Grandma’s simple syrup

For nellikai juice

  • Wash and dry your fruit.
  • Gooseberries should be scored through to the seed, sectioned, and evenly sliced. It’s not essential to slice the fruit, but it does help speed up the process of maceration, especially with the larger variety of gooseberry. Removing the seeds also makes the straining process easier.The gooseberries will typically release most of their juice in the first two days.
  • For every kilo of prepared fruit use 500gms of cane sugar.
  • For kaipuli or lime juice, use 2/3 cup of sugar for every cup of juice.
  • Pour into wide mouthed, non reactive dishes, stir to mix, then place in the sunniest spot in the garden.
  • Cover with a food net, or muslin if there’s likely to be much dust about.
  • Don’t forget the water bath!
  • Stir a couple of times a day, just to be sure the sugar is thoroughly dissolved. And remember to bring the dishes in at night!
  • After three days in the sun (or when the liquid level has reduced by about an inch), strain and bottle it.

Refrigerated, this syrup keeps well for up to two months.

To serve:
Pour about a tablespoonful of concentrate into a tall glass and top with cool water. Stir, taste, and let it carry you off to your place in the sun.

Sun dog

Nellikai and sunshine. A perfect match made in and around grandma’s kitchen.

8 Responses leave one →
  1. Kodava_2 permalink
    February 27, 2013

    Shalini… Just one post every month… This is unfair… Keep writing more :) :)

    We miss your post with those beautiful/Amazing photographs…. We are all following you – Be motivated :) :P

    • February 28, 2013

      Hello, Kodava_2 ,
      Things have been rather slow here because I’ve been travelling, but I promise there’s plenty more in the pipeline!
      Thank you for reading, and with such kind feedback, how can I not be motivated?! :-)

  2. March 4, 2013

    Dear Shalini:

    Sun-drying summer fruits near the holy basil plants! Brought back many fond memories. Your photographs are equally evocative as your writing.

    • March 5, 2013

      Thank you, Ammini :-)
      The fruit just had to share the best spot in the garden! What with the latest “pineapple express” dumping rain on us,
      I’ve been dreaming of this bottled sunshine, wishing I’d brought some back with me!

  3. vindhyaa permalink
    March 12, 2013

    Dear Shalini, This post brought back fond childhood memories. I remember those school holidays, where we went Nellikai picking in the hills of our coffee estates, with kids from the labour lines(as we were not savvy enough to navigate ourselves in the estates), inspite of resistance from our mother. I remember coming home completely roasted in the scorching hot sun. Me being one of those rare species who disliked pickels, always made an exception to Nellikai pickel, we washed off the spices from the pickles and ate the tender Nellikai that was pickled for days….ah! the simple pleasure of life.

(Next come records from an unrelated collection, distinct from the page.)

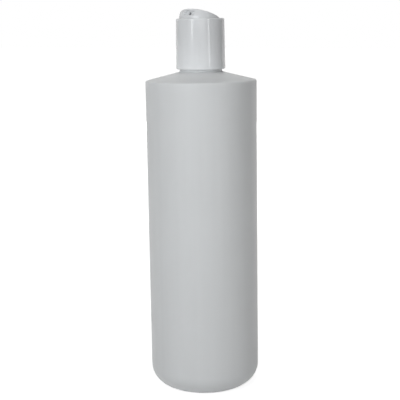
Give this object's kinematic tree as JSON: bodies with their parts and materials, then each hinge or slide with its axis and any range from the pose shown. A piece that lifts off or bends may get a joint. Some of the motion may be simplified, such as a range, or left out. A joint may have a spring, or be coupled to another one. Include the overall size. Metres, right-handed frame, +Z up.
{
  "type": "squeeze bottle with tilting-disc cap",
  "caption": "White round sample bottle for lotion or shampoo, with a screw cap whose top disc tilts up to pour and presses flat to close.",
  "frame": {"origin": "centre of the base, on the surface that the bottle stands on", "axes": "+Z up along the bottle's axis, -Y towards the spout, X along the disc's pivot pins"},
  "size_m": [0.062, 0.062, 0.2145],
  "materials": {
    "bottle_plastic": "satin blown polyethylene, cool white",
    "washer_foam": "matt white polyethylene foam",
    "cap_plastic": "polished moulded polypropylene, cool white",
    "disc_plastic": "polished moulded polypropylene, cool white"
  },
  "bodies": {
    "bottle_body": {"bottle": "bottle_plastic"},
    "washer_body": {"sealing_washer": "washer_foam"},
    "cap_body": {"cap": "cap_plastic"},
    "disc_body": {"pour_disc": "disc_plastic"}
  },
  "joints": [
    {"name": "cap_lift", "type": "slide", "parent": "bottle_body", "child": "washer_body", "axis": [0, 0, 1], "range_m": [0, 0.00476]},
    {"name": "cap_turn", "type": "hinge", "parent": "washer_body", "child": "cap_body", "pos_m": [0, 0, 0.1973], "axis": [0, 0, 1], "range_deg": [0, 540]},
    {"name": "disc_tilt", "type": "hinge", "parent": "cap_body", "child": "disc_body", "pos_m": [0, 0.0018, 0.2077], "axis": [1, 0, 0], "range_deg": [0, 24]}
  ],
  "couplings": [
    {"joint": "cap_lift", "follows": "cap_turn", "m_per_rad": 0.00050532}
  ]
}
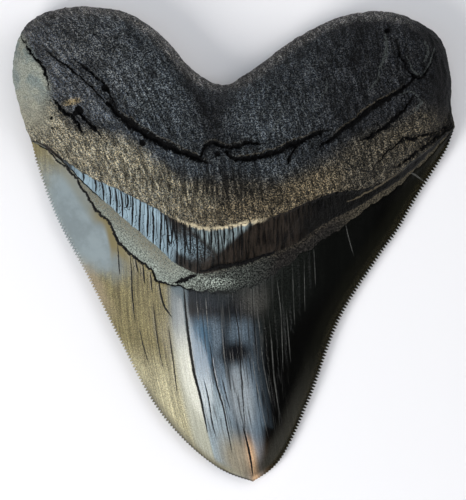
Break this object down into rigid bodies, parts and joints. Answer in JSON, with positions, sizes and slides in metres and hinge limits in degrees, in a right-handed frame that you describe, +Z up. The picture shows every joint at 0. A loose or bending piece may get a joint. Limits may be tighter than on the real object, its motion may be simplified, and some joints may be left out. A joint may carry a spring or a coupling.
{
  "type": "fossil megalodon tooth",
  "caption": "Heart-shaped fossil shark tooth with a bulging forked root, a dark neck band and a smooth, pointed, serrated crown, lying flat.",
  "frame": {"origin": "on the surface the tooth lies on, under the middle of its length and width", "axes": "+Y from the tip towards the root lobes, +X towards the right lobe seen from above, +Z up out of the swollen inner face"},
  "size_m": [0.1212, 0.131, 0.0262],
  "materials": {
    "fossil_tooth": "glossy mineralised enamel on the crown, satin charcoal root with brown and blue-grey staining"
  },
  "bodies": {
    "root": {"megalodon_tooth": "fossil_tooth"}
  },
  "joints": []
}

    Thanks for grandmom’s Nellikai juice recipe, it is one of those miracle food that is brimming with nutrients, wish we could get them in abundance here. Keep up your awesome writing and it is definetely a special skill that you have in the way you take\choose your pictures on the posts. I can almost feel the warmth of the sunshine in those pictures.. what do we have to do get some of that sunshine here in this part of the world:)
    Great Job, keep them coming and look forward to the next post.

    • March 12, 2013

      Thank you so much, Vindhya. :-)

      I can just picture your childhood estate escapades, sound scolding after the fact included!

      As a kid, I was absolutely in the “washed pickle” camp!! Even the ones I loved, like ambatté, I rinsed off and nibbled on at a snail’s pace. But, fresh or preserved, sweet or savoury, nellikai was always the most refreshing.

      As for sunshine, looks like we will have to prove Birbal wrong, and draw warmth from impossibly distant sources! :-p

  4. jyoti permalink
    March 13, 2013

    This is sunshine in a bottle sunkissed and happy . Incredible how the green gooseberries have turned into a yellow gold , it seems magical. I wonder how it would taste with a pinch of pepper and a teeny weeny bit of freshly grated ginger, and both being signature Coorg spices/ flavours ! Have had lemon juice made in the same way in the scorching heat of the summer up north. I have hazy memories of the lemon juice and sugar getting a touch of the sun in big glass jars and had a flavour different from the fresh one . The pictures are gorgeous , specially love the one of the sunflower patterned dishcloth peeking cheerfully from under the bowl.
    Will you be sharing a recipe of the Nellakai pickle? Would love to try that . There is the Amla ka Murrabba , a spicy gooseberry conserve which my mother made every year and was heavenly, it was deep amber and pretty piquant .
    Another great post , keep them coming Shalini , we are parched for them .

    • March 13, 2013

      Thank you, Jyoti! :-)
      These “sun” juices are simply the best. I think because they’re not really heated, as in conventional squash making, the flavour stays amazingly fresh. And yet, it’s also very mellow, probably from all that sun bathing. :-)
      I love amla murabba, and when the gooseberry juice was done, I fished out those little crescents, thinking I’d get two for one by turning them into murabba. :-p No such luck- the sugar and sun had well and truly drawn out the best, and it was only fibre left! Next time, I’m going to try adding that ginger and pepper to my glass of nellikai juice.I imagine it would be like liquid murabba. Mmm…murabba!
      I don’t have her recipe, but my grandma’s nellikai pickle was the standard Coorg no-oil one, with red chilli, mustard and fenugreek added to brined gooseberries. I will try and post a proper recipe soon.